Ainsi : « J’en passe et des meilleurs. »

Ainsi : « Ceci tuera cela. »

Les vers-proverbes, on ne les compte plus. Toutes les jeunes fllles murmurent :

Elle aimait trop le bal, c’est ce qui l’a tuée.

Les publicistes à la recherche d’une attitude :

Et s’il n’en reste qu’un, je serai celui-là !

Je prends au hasard de la mémoire, à la volée.

Ses personnages fictifs se sont changés en personnages réels.

Qui de plus réel, en effet, que Quasimodo ? Victor Hugo a refait un Gringoire plus touchant que celui de l’histoire. Sa Marion de Lorme a détrôné à jamais celle de la légende. Il n’y aura plus dorénavant d’autre Lucrèce Borgia que la sienne ; il n’y aura plus d’autre Triboulet que le sien. Le nom de Gavroche est inséparable de l’image d’un gamin parisien.

Nul plus que Victor Hugo n’a fourni des sujets à la musique et à la peinture. Tous ses drames ont été transformés à l’étranger en opéras et en ballets : la Esméralda, Rigoletto, Ernani, Lucrezia Borgia, Ruy-Blas.
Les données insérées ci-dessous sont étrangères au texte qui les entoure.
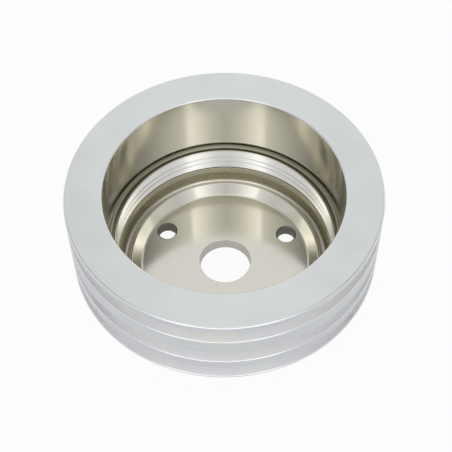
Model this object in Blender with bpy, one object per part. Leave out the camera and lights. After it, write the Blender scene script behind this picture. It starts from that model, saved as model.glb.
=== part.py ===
"""Triple-groove crankshaft pulley for V-belts, in two pieces.

grooved_rim  the turned aluminium ring: a wide front face, three V-grooves outside and a deep stepped bore
hub_cup      the dished hub pressed into the back of the ring: it carries the pilot hole and the bolt holes

The pulley stands on its back face. Z = 0 is that face, Z is the shaft's axis, and the open front faces +Z.
Lengths are in millimetres here and become metres when a mesh is made. Depths are measured down from the
front face, as a turner would measure them.
"""
import math

import bmesh
import bpy

MM = 0.001

# Driving dimensions of the whole pulley.
OVERALL_LENGTH = 74.0
OUTER_RADIUS = 84.0
TURNING_STEPS = 64
ARC_STEPS = 2
FIT_GAP = 0.3
WELD_DISTANCE = 0.01

# The three V-grooves: where each one's mouth starts, and one belt section for all of them.
GROOVE_STARTS = (4.2, 23.3, 38.6)
GROOVE_MOUTH = 9.4
GROOVE_DEPTH = 11.0
GROOVE_ANGLE = math.radians(36.0)
LAND_EDGE = 0.6
RIM_LENGTH = 49.2
RIM_EDGE = 0.9

# The stepped bore of the rim, with a tool-relief groove in its ledge, and the short spigot behind the last
# groove.
MOUTH_RADIUS = 63.8
MOUTH_CHAMFER = 0.5
LEDGE_DEPTH = 41.2
LEDGE_FILLET = 1.2
THROAT_RADIUS = 59.9
RELIEF_OUTER = 62.4
RELIEF_ROOT = 61.4
RELIEF_INNER = 60.8
RELIEF_DEPTH = 43.4
SPIGOT_RADIUS = 71.0
SPIGOT_END = 60.0
SEAT_RADIUS = 64.3
SEAT_DEPTH = 55.6

# The hub cup: its wall, the channel at the wall's foot, the raised bead and the bolting floor.
LIP_RADIUS = 59.5
LIP_END = 58.8
LIP_FOOT = 58.8
CHANNEL_DEPTH = 65.4
CHANNEL_OUTER = 58.0
CHANNEL_FILLET = 2.0
CHANNEL_INNER = 55.2
BEAD_CREST_DEPTH = 62.1
BEAD_OUTER = 53.9
BEAD_INNER = 52.6
FLOOR_DEPTH = 66.6
FLOOR_RADIUS = 47.4
FLOOR_FILLET = 1.6
PILOT_RADIUS = 14.4
HOLE_CHAMFER = 0.4
BACK_CHAMFER = 1.0

# Three bolt holes, turned a little off the X axis.
BOLT_CIRCLE_RADIUS = 39.8
BOLT_HOLE_RADIUS = 5.2
BOLT_COUNTERSINK = 0.7
BOLT_COUNT = 3
BOLT_STEPS = 24
FIRST_BOLT_ANGLE = math.radians(27.0)
CUTTER_REACH = 2.0


def clear_scene():
    for item in list(bpy.data.objects):
        bpy.data.objects.remove(item, do_unlink=True)


def round_corner(before, corner, after, radius, steps):
    """Points of an arc of this radius that touches both sides of a corner."""
    to_before = (before[0] - corner[0], before[1] - corner[1])
    to_after = (after[0] - corner[0], after[1] - corner[1])
    length_before = math.hypot(*to_before)
    length_after = math.hypot(*to_after)
    side_a = (to_before[0] / length_before, to_before[1] / length_before)
    side_b = (to_after[0] / length_after, to_after[1] / length_after)
    half_angle = math.acos(side_a[0] * side_b[0] + side_a[1] * side_b[1]) / 2
    tangent = radius / math.tan(half_angle)
    middle = (side_a[0] + side_b[0], side_a[1] + side_b[1])
    reach = radius / math.sin(half_angle) / math.hypot(*middle)
    centre = (corner[0] + middle[0] * reach, corner[1] + middle[1] * reach)
    start = math.atan2(corner[1] + side_a[1] * tangent - centre[1], corner[0] + side_a[0] * tangent - centre[0])
    end = math.atan2(corner[1] + side_b[1] * tangent - centre[1], corner[0] + side_b[0] * tangent - centre[0])
    sweep = math.remainder(end - start, 2 * math.pi)
    return [
        (
            centre[0] + radius * math.cos(start + sweep * step / steps),
            centre[1] + radius * math.sin(start + sweep * step / steps),
        )
        for step in range(steps + 1)
    ]


def outline(corners):
    """Closed section from (radius, depth, rounding) corners, as (radius, height) points."""
    points = []
    for index, (radius, depth, rounding) in enumerate(corners):
        if rounding == 0:
            points.append((radius, depth))
            continue
        before = corners[index - 1]
        after = corners[(index + 1) % len(corners)]
        steps = ARC_STEPS if rounding > LAND_EDGE else 1
        points.extend(round_corner(before[:2], (radius, depth), after[:2], rounding, steps))
    return [(radius, OVERALL_LENGTH - depth) for radius, depth in points]


def turn(name, section, steps):
    """Spin a (radius, height) section once round the Z axis into a closed solid.

    A section that starts on the axis also ends on it, and is left open between the two.
    """
    mesh = bpy.data.meshes.new(name)
    shape = bmesh.new()
    ring = [shape.verts.new((radius * MM, 0.0, height * MM)) for radius, height in section]
    edges = [shape.edges.new(pair) for pair in zip(ring, ring[1:])]
    if section[0][0] > 0:
        edges.append(shape.edges.new((ring[-1], ring[0])))
    bmesh.ops.spin(
        shape,
        geom=ring + edges,
        cent=(0.0, 0.0, 0.0),
        axis=(0.0, 0.0, 1.0),
        angle=2 * math.pi,
        steps=steps,
        use_merge=True,
    )
    bmesh.ops.remove_doubles(shape, verts=shape.verts, dist=WELD_DISTANCE * MM)
    bmesh.ops.recalc_face_normals(shape, faces=shape.faces)
    shape.to_mesh(mesh)
    shape.free()
    mesh.shade_smooth()
    mesh.set_sharp_from_angle(angle=math.radians(30))
    turned = bpy.data.objects.new(name, mesh)
    bpy.context.collection.objects.link(turned)
    return turned


def metal(name, colour, roughness):
    material = bpy.data.materials.new(name)
    material.use_nodes = True
    shader = material.node_tree.nodes["Principled BSDF"]
    shader.inputs["Base Color"].default_value = (*colour, 1.0)
    shader.inputs["Metallic"].default_value = 1.0
    shader.inputs["Roughness"].default_value = roughness
    return material


def groove_corners(start):
    """The four corners of one V-groove whose mouth starts at this depth."""
    taper = GROOVE_DEPTH * math.tan(GROOVE_ANGLE / 2)
    root = OUTER_RADIUS - GROOVE_DEPTH
    return [
        (OUTER_RADIUS, start, LAND_EDGE),
        (root, start + taper, 0),
        (root, start + GROOVE_MOUTH - taper, 0),
        (OUTER_RADIUS, start + GROOVE_MOUTH, LAND_EDGE),
    ]


def build_grooved_rim():
    corners = [
        (MOUTH_RADIUS, 0.0, MOUTH_CHAMFER),
        (OUTER_RADIUS, 0.0, RIM_EDGE),
    ]
    for start in GROOVE_STARTS:
        corners.extend(groove_corners(start))
    corners.extend(
        [
            (OUTER_RADIUS, RIM_LENGTH, LAND_EDGE),
            (SPIGOT_RADIUS, RIM_LENGTH, LEDGE_FILLET),
            (SPIGOT_RADIUS, SPIGOT_END, RIM_EDGE),
            (SEAT_RADIUS, SPIGOT_END, MOUTH_CHAMFER),
            (SEAT_RADIUS, SEAT_DEPTH, 0),
            (THROAT_RADIUS, SEAT_DEPTH, 0),
            (THROAT_RADIUS, LEDGE_DEPTH, 0),
            (RELIEF_INNER, LEDGE_DEPTH, 0),
            (RELIEF_ROOT, RELIEF_DEPTH, 0),
            (RELIEF_OUTER, RELIEF_DEPTH, 0),
            (RELIEF_OUTER, LEDGE_DEPTH, 0),
            (MOUTH_RADIUS, LEDGE_DEPTH, LEDGE_FILLET),
        ]
    )
    rim = turn("grooved_rim", outline(corners), TURNING_STEPS)
    rim.data.materials.append(metal("turned_aluminium", (0.80, 0.82, 0.83), 0.18))
    return rim


def build_bolt_cutter(name, angle):
    """A hole with a small chamfer below and a wider countersink above, as the solid that it leaves out."""
    wide_below = BOLT_HOLE_RADIUS + HOLE_CHAMFER + CUTTER_REACH
    wide_above = BOLT_HOLE_RADIUS + BOLT_COUNTERSINK + CUTTER_REACH
    floor = OVERALL_LENGTH - FLOOR_DEPTH
    section = [
        (0.0, -CUTTER_REACH),
        (wide_below, -CUTTER_REACH),
        (BOLT_HOLE_RADIUS, HOLE_CHAMFER),
        (BOLT_HOLE_RADIUS, floor - BOLT_COUNTERSINK),
        (wide_above, floor + CUTTER_REACH),
        (0.0, floor + CUTTER_REACH),
    ]
    cutter = turn(name, section, BOLT_STEPS)
    cutter.location = (
        BOLT_CIRCLE_RADIUS * MM * math.cos(angle),
        BOLT_CIRCLE_RADIUS * MM * math.sin(angle),
        0.0,
    )
    cutter.hide_render = True
    cutter.display_type = "WIRE"
    return cutter


def build_hub_cup():
    barrel = SEAT_RADIUS - FIT_GAP
    top = SEAT_DEPTH + FIT_GAP
    corners = [
        (barrel, OVERALL_LENGTH, BACK_CHAMFER),
        (PILOT_RADIUS, OVERALL_LENGTH, HOLE_CHAMFER),
        (PILOT_RADIUS, FLOOR_DEPTH, HOLE_CHAMFER),
        (FLOOR_RADIUS, FLOOR_DEPTH, FLOOR_FILLET),
        (BEAD_INNER, BEAD_CREST_DEPTH, LAND_EDGE),
        (BEAD_OUTER, BEAD_CREST_DEPTH, LAND_EDGE),
        (CHANNEL_INNER, CHANNEL_DEPTH, 0),
        (CHANNEL_OUTER, CHANNEL_DEPTH, CHANNEL_FILLET),
        (LIP_FOOT, LIP_END, 0),
        (LIP_RADIUS, top, HOLE_CHAMFER),
        (barrel, top, 0),
    ]
    hub = turn("hub_cup", outline(corners), TURNING_STEPS)
    hub.data.materials.append(metal("polished_aluminium", (0.74, 0.73, 0.69), 0.15))
    for index in range(BOLT_COUNT):
        angle = FIRST_BOLT_ANGLE + 2 * math.pi * index / BOLT_COUNT
        hole = hub.modifiers.new(f"bolt_hole_{index + 1}", "BOOLEAN")
        hole.operation = "DIFFERENCE"
        hole.object = build_bolt_cutter(f"bolt_cutter_{index + 1}", angle)
    return hub


clear_scene()
build_grooved_rim()
build_hub_cup()
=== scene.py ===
# %% [markdown]
# # A three-groove crankshaft pulley, turned on a lathe in code
#
# The real pulley is a cup of aluminium about 168 mm across. A lathe cuts nearly all of it: a wide flat
# front face, three V-grooves for belts, a deep bore with a ledge, and a dished hub that is pressed in at
# the bottom. Only four holes are drilled. The script follows the maker's order: read the sizes of the
# engineering model, draw each turned section, spin it, drill it, polish it, and light it.

# %% Load the engineering model
import math

import bmesh
import bpy
from mathutils import Euler, Matrix, Vector


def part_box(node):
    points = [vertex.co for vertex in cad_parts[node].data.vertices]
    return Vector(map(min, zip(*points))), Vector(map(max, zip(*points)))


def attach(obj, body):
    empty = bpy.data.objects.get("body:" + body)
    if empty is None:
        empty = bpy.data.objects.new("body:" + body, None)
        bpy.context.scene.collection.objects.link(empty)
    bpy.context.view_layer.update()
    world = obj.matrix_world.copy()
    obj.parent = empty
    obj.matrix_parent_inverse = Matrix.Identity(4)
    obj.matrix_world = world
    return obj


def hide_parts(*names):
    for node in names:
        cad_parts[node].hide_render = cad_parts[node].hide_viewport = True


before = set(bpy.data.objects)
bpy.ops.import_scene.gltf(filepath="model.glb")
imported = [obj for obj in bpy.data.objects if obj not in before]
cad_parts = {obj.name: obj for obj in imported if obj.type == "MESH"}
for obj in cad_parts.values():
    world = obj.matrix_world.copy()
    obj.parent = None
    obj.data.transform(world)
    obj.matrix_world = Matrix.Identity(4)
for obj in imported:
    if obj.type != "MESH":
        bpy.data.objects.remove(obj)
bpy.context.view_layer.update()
rim_low, rim_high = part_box("grooved_rim")
hub_low, hub_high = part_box("hub_cup")
print("grooved rim", tuple(rim_low), tuple(rim_high))
print("hub cup", tuple(hub_low), tuple(hub_high))

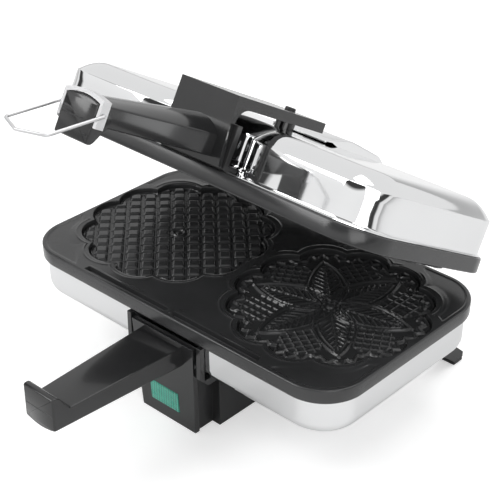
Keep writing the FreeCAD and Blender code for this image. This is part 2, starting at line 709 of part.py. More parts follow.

Il faut bien qu’il y ait là l’indice d’une puissance créatrice, — car enfin, de tous les écrivains qu’on a essayé d’opposer à M. Victor Hugo, aucun n’a jamais rien fourni aux arts, pas même Ponsard. Ce pauvre Ponsard n’a rien inspiré du tout, ni un dessin, ni une mélodie, ni une statuette.

On peut faire un livre intitulé : les Femmes de Victor Hugo, comme on a fait les Femmes de Shakspeare et les Femmes de lord Byron.